This blog has taken a special interest in former Majority Leader Daschle's nomination for Secretary of Health and Human Services, due to my background in actually providing health care for humans.
It was initially thought here that the coup de grace would be the revelation that even after Mr. Daschle paid his back taxes, he neglected to pay his Medicare surtax of 2.9%. Doesn't he know? He voted for that revenue raiser as a Senator.
Questions have been raised about both the thoroughness of the Obama team's vetting process and the President's interest in hewing strictly to his theme of ultra-high ethical standards.
Before Mr. Daschle resigned today, Nancy Killefer withdrew her candidacy for first chief performance officer for the federal government. Here is her situation, as reported by the Huffington Post.

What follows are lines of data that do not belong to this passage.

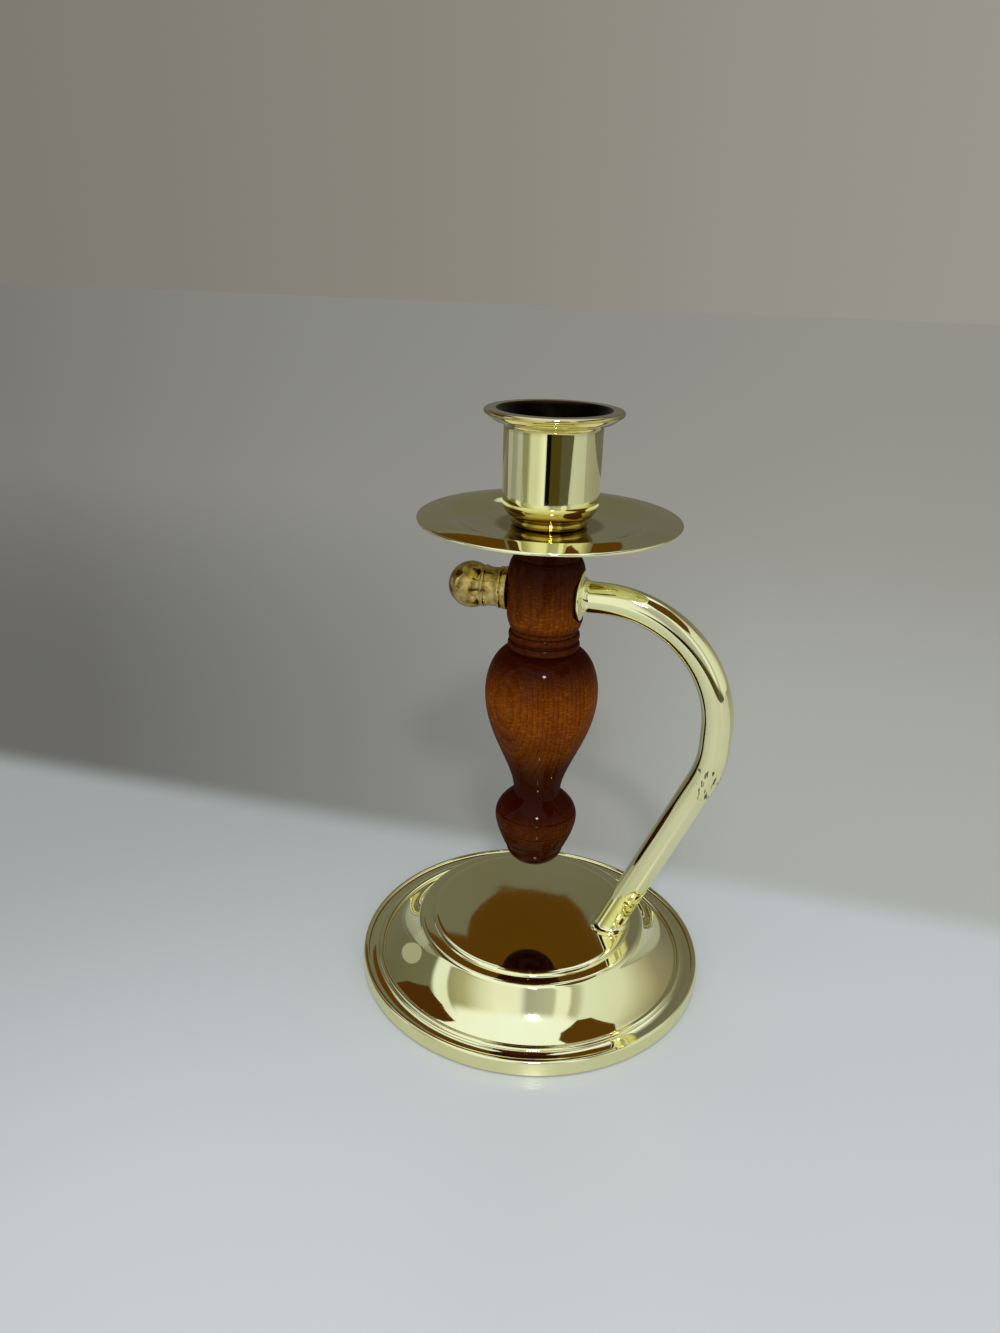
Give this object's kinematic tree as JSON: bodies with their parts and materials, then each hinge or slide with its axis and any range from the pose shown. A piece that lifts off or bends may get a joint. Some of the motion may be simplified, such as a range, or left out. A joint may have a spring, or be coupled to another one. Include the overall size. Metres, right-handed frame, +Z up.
{
  "type": "candle holder",
  "caption": "Gimballed candlestick: a turned wooden stem with a brass cup and drip pan swings freely on a bent brass arm above a weighted round base.",
  "frame": {"origin": "centre of the round base, on the underside of its felt", "axes": "+Z up along the candle; +X towards the arm, along the pivot; +Y completes the right-handed frame, away from the picture's side"},
  "size_m": [0.1027, 0.101, 0.1644],
  "materials": {
    "brass": "polished and lacquered",
    "aged_brass": "polished, browner with age",
    "red_wood": "stained red-brown, gloss lacquer",
    "steel": "bright zinc",
    "iron": "as cast",
    "ballast": "dull",
    "board": "smooth hardboard",
    "felt": "felt",
    "fibre": "vulcanised fibre"
  },
  "bodies": {
    "stand": {"base_shell": "brass", "base_weight": "iron", "base_plate": "board", "felt_pad": "felt", "arm": "brass", "arm_screw": "steel", "arm_washer": "steel", "pivot_pin": "steel", "thrust_washer_arm": "fibre", "thrust_washer_finial": "fibre", "finial_washer": "aged_brass", "finial": "aged_brass"},
    "stem": {"stem": "red_wood", "pivot_bushing": "brass", "stem_weight": "ballast", "stem_plug": "red_wood", "drip_pan": "brass", "candle_cup": "brass", "cup_washer": "steel", "cup_screw": "steel"}
  },
  "joints": [
    {"name": "stem_swing", "type": "hinge", "parent": "stand", "child": "stem", "pos_m": [0, 0, 0.117], "axis": [1, 0, 0], "continuous": true}
  ]
}
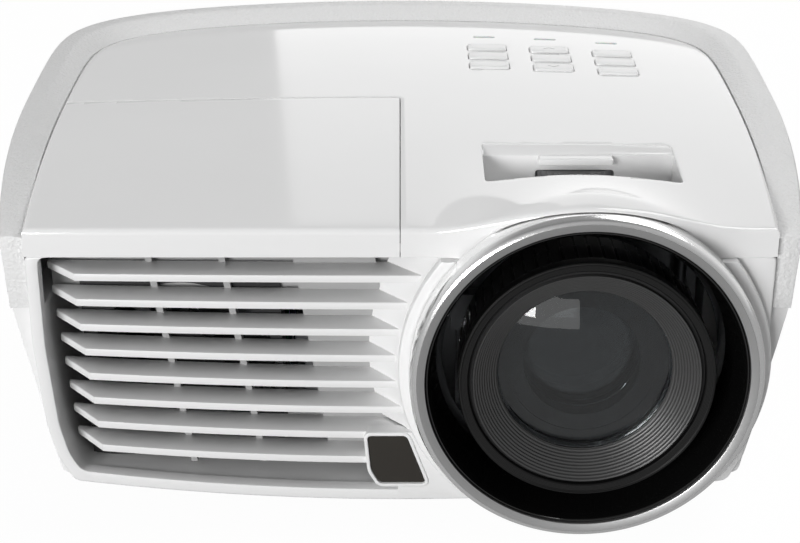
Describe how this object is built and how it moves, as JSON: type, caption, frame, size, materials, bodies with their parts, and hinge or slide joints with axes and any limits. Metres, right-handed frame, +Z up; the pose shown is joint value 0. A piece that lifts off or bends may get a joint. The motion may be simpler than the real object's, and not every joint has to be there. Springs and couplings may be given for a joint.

The AP reported that on March 7, 2005, the D.C. Department of Employment Services slapped a tax lien on her home in the upscale Wesley Heights neighborhood. The local government alleged that beginning three years after she left the high-powered Treasury post she failed to pay unemployment compensation tax for a household employee. She failed to make the required quarterly payments for a year and half, the D.C. government said, whereupon a lien for $946.69 was placed on her home.
That sum included $298 in unpaid taxes, $48.69 in interest and $600 in penalties. Killefer didn't get the lien extinguished for almost five months, until July 29, 2005.
During that period, Killefer and her husband, an economics professor, had two nannies to help care for their teenage son and daughter, and she had a personal assistant to run things when she was on the road, she told Harvard business students back then.
Bobby Tucker, chief of D.C.'s unemployment insurance tax division, said filing tax liens is "not a common practice" for his office. D.C. law authorizes such liens when an employer "neglects and refuses" to pay the levy that helps pay for unemployment benefits for those laid off or fired. Tucker said his auditors have discretion to use tax liens based on "the number of attempts to collect contributions owed, whether or not the employer responds to written attempts, phone calls and-or in-person visits" to collect the tax.
From today's Huffpo update:
It wasn't clear whether the administration was aware of Killefer's tax errors before Obama named her. Gibbs refused to say what administration vetters knew about the problem or when. Gibbs maintained that Obama has confidence in the vetting system. But late on the day Killefer was first named, an administration official asked an AP reporter how the AP had found the tax lien against her.
Not encouraging. Here we have the Treasury Secretary, for whom Mr. Obama fought hard, overseeing the IRS despite being a tax chiseler/cheat/ignoramus; the health care czar/presumptive HHS Secretary, who had Mr. Obama's full and repeated support as recently as yesterday; and the first "chief performance officer" of the Federal Government, all bloodied over tax issues.
Both the "stimulus" program and the bank rescue program are floundering. Different trial balloons and senatorial proposals come and go. Gone are the heady days after the election in which giddy Democrats agreed to work day and night to get a stimulus bill to the new President on or around Inauguration Day.
This blog has consistently argued that on the core financial matters of the day, which are the Great Recession and the insolvency of the money-center financial institutions, the Obama Administration was going to be similar to the Bush team. So it has gone. There was no plan other than to follow the Bush-Reid-Pelosi plan of last year to give a one-time tax break and to fiddle while the banks burned, and to also include a large amount of spending that is both unfunded and for the most part in line with traditional and modern Democratic priorities but is not customized to stimulate. And so the markets continue to meander; the hoped-for Obama-mania/FDR-JFK-style inspiration peaked on or before Election Day, perhaps when Mr. Obama began acting like the economic affairs President before he was inaugurated, and as usual, economic reality drives the markets. Hope is rapidly fading that Barack Obama can make the recessionary tides recede other than on their own pace. In the meantime, please ask yourself what to do with your money when you just know that Citigroup and Bank of America are insolvent, and Wells Fargo and JPMorgan Chase may be as well.
Barack Obama said on the campaign trail that Americans would have to tighten their belts. He should continue on that theme, especially now that Mr. Bush still is blamed by the public for the economy. We need an old-style capitalist society built on saving, not consumption, and therefore on equity, not debt. If Mr. Obama, who by multiple accounts is quite a bright and well-informed President, can propound that theme over and over again, he will find a receptive public. The rest will fall in place, no matter exactly what is done to the banks.